HVAF has been helping Ronda with rent on her new beloved home. 

Volunteer spotlight

“Years ago, [we] saw a need to help the homeless veterans, and we wanted to share the wealth and help them. We knew we could not help them every day but around holidays when life may get lonely,” said Mary Aurtrey. Mary is the Network Director of NAFE/ Women in Networking (WIN) and she strives to make sure her organization is philanthropic. Veteran organizations, like HVAF, are highly regarded to the organization she says. Mary, herself, served in the US Army from 1969-1991. NAFE/WIN has provided meals by Cracker Barrel and served them to HVAF veterans around Easter and Thanksgiving time. They have also participated in clothing drives. NAFE/ WIN believes the benefits of helping veterans are seeing those same veterans eventually help themselves. The organization likes to see the results of what the veterans do with their lives after they leave HVAF. Sharing stories is a way of changing a person’s life. “HVAF has been dear to my heart. Not only because I’m a veteran, but because I enjoy helping others who cannot help themselves. My goals are to prevent homelessness and hunger,” said Mary.

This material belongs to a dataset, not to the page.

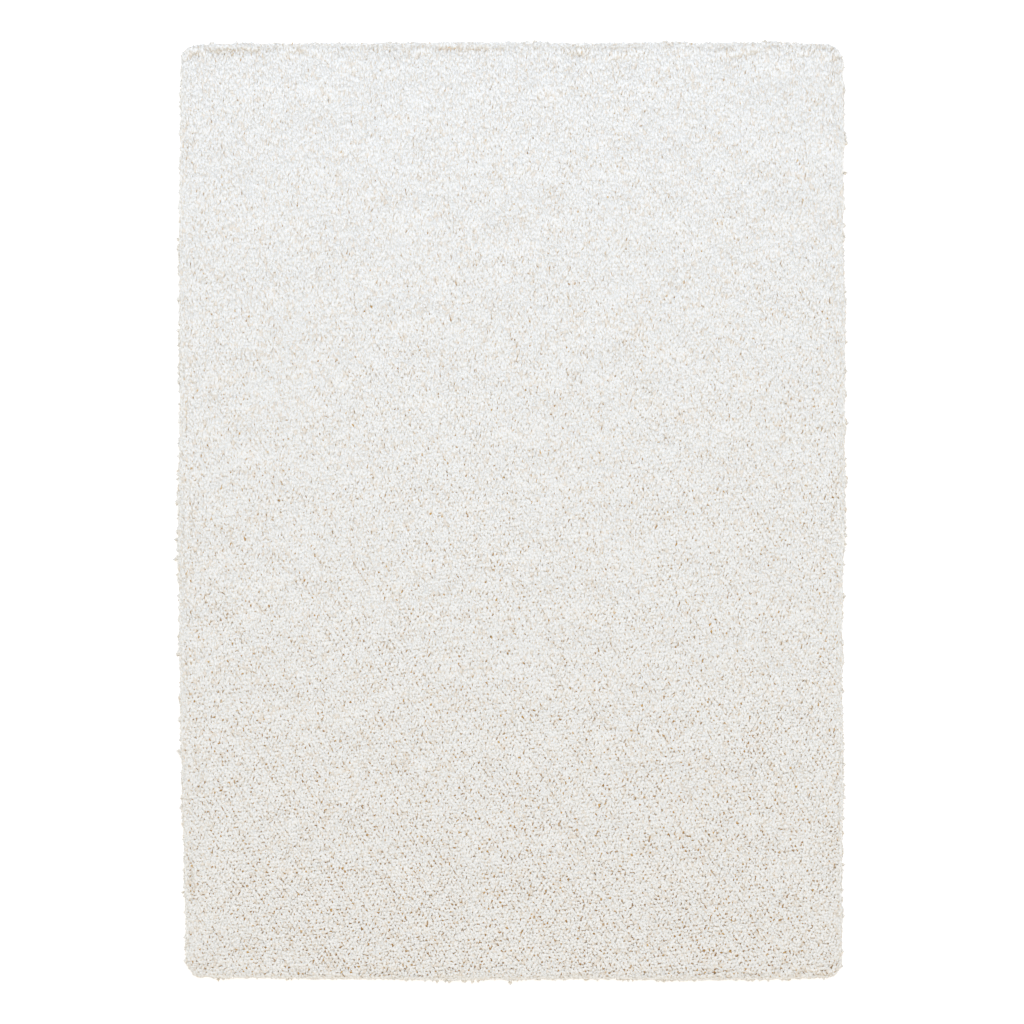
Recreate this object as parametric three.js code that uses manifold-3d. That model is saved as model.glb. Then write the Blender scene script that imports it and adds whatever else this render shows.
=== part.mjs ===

Veteran lands job after receiving employment assistance

Jeff with Kiara Walker at HVAF
“I thought it would be a good decision to serve. I was living in Michigan and they were closing all the factories, and I couldn’t afford college,” said Jeffery F. The military was a good experience for Jeffery. He traveled to Germany for two years and worked as a combat engineer.

Jeffery received an Army Honorable Discharge on August 10, 1988 and rode cross country on his motorcycle from Michigan to Oregon where he started working. Later, he returned to Michigan to study mechanical engineering at the University of Michigan.

Last summer, Jeffery’s apartment complex was under new management, and they evicted elderly and disabled people… he was one of those people. He was homeless for three months. Jeffery slept outside a few nights at Pleasant Run Golf Course, while other nights he stayed in a hotel.

He heard about HVAF through his VA case manager. At HVAF, Jeffery met Employment Specialist, Kiara Walker. Kiara and Jeffery had been looking for meaningful employment for roughly five months before he gained a stable job at Scotty’s Brewhouse. “He would meet with me every Wednesday at 2:00 pm like clockwork. He never once missed an appointment. Our luck finally changed one week when he was offered not one but two positions that are both in his field of culinary. He was a cook in the military- sergeant in the Army –Food service Specialist,” adds Kiara. 

Veteran gets a new start

Schon P. began serving in the Navy in 1988. He always dreamed of traveling to different places and wanted to serve his country. One of Schon’s favorite experiences about being in the military was Basic Training in San Diego. “It was fun, he said. Kind of like mind games.” Being away from home was hard for Schon. He missed his friends and family and being in familiar places.

Schon had been sleeping on the streets in Evansville for two years. He says he was addicted to drugs and didn’t have a job, license or car. A friend of Schon’s paid another friend $120 to drive Schon up to Indianapolis where he would go to rehab. The friend bought him a nice dinner and paid for the hotel room that night. Schon was dropped off at Fairbanks Alcohol & Drug Addiction Treatment Center the next morning.

While in Indy, Schon started asking around about organizations that helped veterans and found HVAF. He is very thankful for everything HVAF has done. “I’ve come a long way since living on the streets.” He worked with Kevin Hillman, HVAF’s employment coordinator. Schon has been saving up money to buy a car. He believes he will be moving out of HVAF’s Moreau housing fairly soon and into his own place. In February 2017, Schon started working at ThreeM in Indianapolis. He is thankful for a fresh start.